EXERCISE DIRECTIONS -
Repeat the whole of the data, keeping every detail the same.

DATA SEGMENT -
◇ ◇ ◇

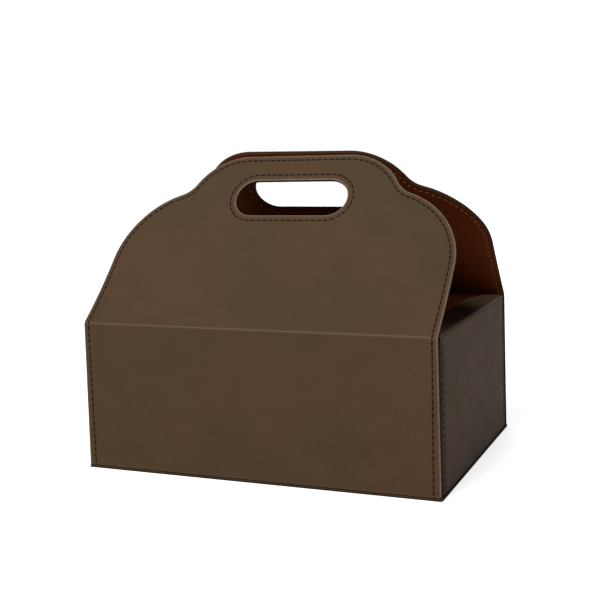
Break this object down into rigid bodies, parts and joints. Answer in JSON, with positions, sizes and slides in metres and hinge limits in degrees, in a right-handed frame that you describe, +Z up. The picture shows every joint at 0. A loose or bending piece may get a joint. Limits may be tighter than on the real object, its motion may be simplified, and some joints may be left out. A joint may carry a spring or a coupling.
{
  "type": "gable carry tray",
  "caption": "Open-ended gable carry box in stitched brown leatherette on board, with handle flaps that meet over the tray and level dust flaps at its ends.",
  "frame": {"origin": "centre of the underside of the base, on the surface that the tray stands on", "axes": "+X along the length to the right seen from the front, +Y to the back, +Z up"},
  "size_m": [0.301, 0.225, 0.2534],
  "materials": {
    "brown_leatherette": "smooth, low sheen, with brown-black stitching",
    "greyboard": "raw cut edge, light beige",
    "tan_lining": "satin, tan"
  },
  "bodies": {
    "tray": {"base_cover": "brown_leatherette", "base_board": "greyboard", "base_lining": "tan_lining", "front_wall_cover": "brown_leatherette", "front_wall_board": "greyboard", "front_wall_lining": "tan_lining", "back_wall_cover": "brown_leatherette", "back_wall_board": "greyboard", "back_wall_lining": "tan_lining", "left_end_cover": "brown_leatherette", "left_end_board": "greyboard", "left_end_lining": "tan_lining", "right_end_cover": "brown_leatherette", "right_end_board": "greyboard", "right_end_lining": "tan_lining"},
    "front_flap": {"front_flap_cover": "brown_leatherette", "front_flap_board": "greyboard", "front_flap_lining": "tan_lining"},
    "back_flap": {"back_flap_cover": "brown_leatherette", "back_flap_board": "greyboard", "back_flap_lining": "tan_lining"}
  },
  "joints": [
    {"name": "front_flap_crease", "type": "hinge", "parent": "tray", "child": "front_flap", "pos_m": [0, -0.112, 0.1215], "axis": [1, 0, 0], "range_deg": [0, 140]},
    {"name": "back_flap_crease", "type": "hinge", "parent": "tray", "child": "back_flap", "pos_m": [0, 0.112, 0.1215], "axis": [-1, 0, 0], "range_deg": [0, 140]}
  ]
}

◇ ◇ ◇

SOLVED PROBLEM -
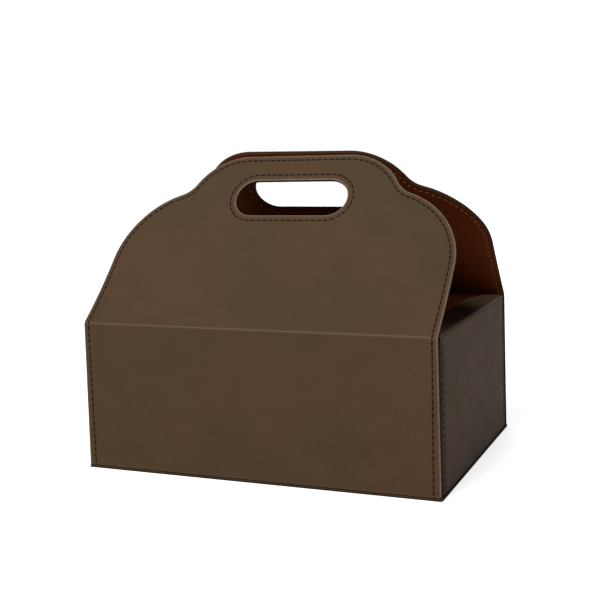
Break this object down into rigid bodies, parts and joints. Answer in JSON, with positions, sizes and slides in metres and hinge limits in degrees, in a right-handed frame that you describe, +Z up. The picture shows every joint at 0. A loose or bending piece may get a joint. Limits may be tighter than on the real object, its motion may be simplified, and some joints may be left out. A joint may carry a spring or a coupling.
{
  "type": "gable carry tray",
  "caption": "Open-ended gable carry box in stitched brown leatherette on board, with handle flaps that meet over the tray and level dust flaps at its ends.",
  "frame": {"origin": "centre of the underside of the base, on the surface that the tray stands on", "axes": "+X along the length to the right seen from the front, +Y to the back, +Z up"},
  "size_m": [0.301, 0.225, 0.2534],
  "materials": {
    "brown_leatherette": "smooth, low sheen, with brown-black stitching",
    "greyboard": "raw cut edge, light beige",
    "tan_lining": "satin, tan"
  },
  "bodies": {
    "tray": {"base_cover": "brown_leatherette", "base_board": "greyboard", "base_lining": "tan_lining", "front_wall_cover": "brown_leatherette", "front_wall_board": "greyboard", "front_wall_lining": "tan_lining", "back_wall_cover": "brown_leatherette", "back_wall_board": "greyboard", "back_wall_lining": "tan_lining", "left_end_cover": "brown_leatherette", "left_end_board": "greyboard", "left_end_lining": "tan_lining", "right_end_cover": "brown_leatherette", "right_end_board": "greyboard", "right_end_lining": "tan_lining"},
    "front_flap": {"front_flap_cover": "brown_leatherette", "front_flap_board": "greyboard", "front_flap_lining": "tan_lining"},
    "back_flap": {"back_flap_cover": "brown_leatherette", "back_flap_board": "greyboard", "back_flap_lining": "tan_lining"}
  },
  "joints": [
    {"name": "front_flap_crease", "type": "hinge", "parent": "tray", "child": "front_flap", "pos_m": [0, -0.112, 0.1215], "axis": [1, 0, 0], "range_deg": [0, 140]},
    {"name": "back_flap_crease", "type": "hinge", "parent": "tray", "child": "back_flap", "pos_m": [0, 0.112, 0.1215], "axis": [-1, 0, 0], "range_deg": [0, 140]}
  ]
}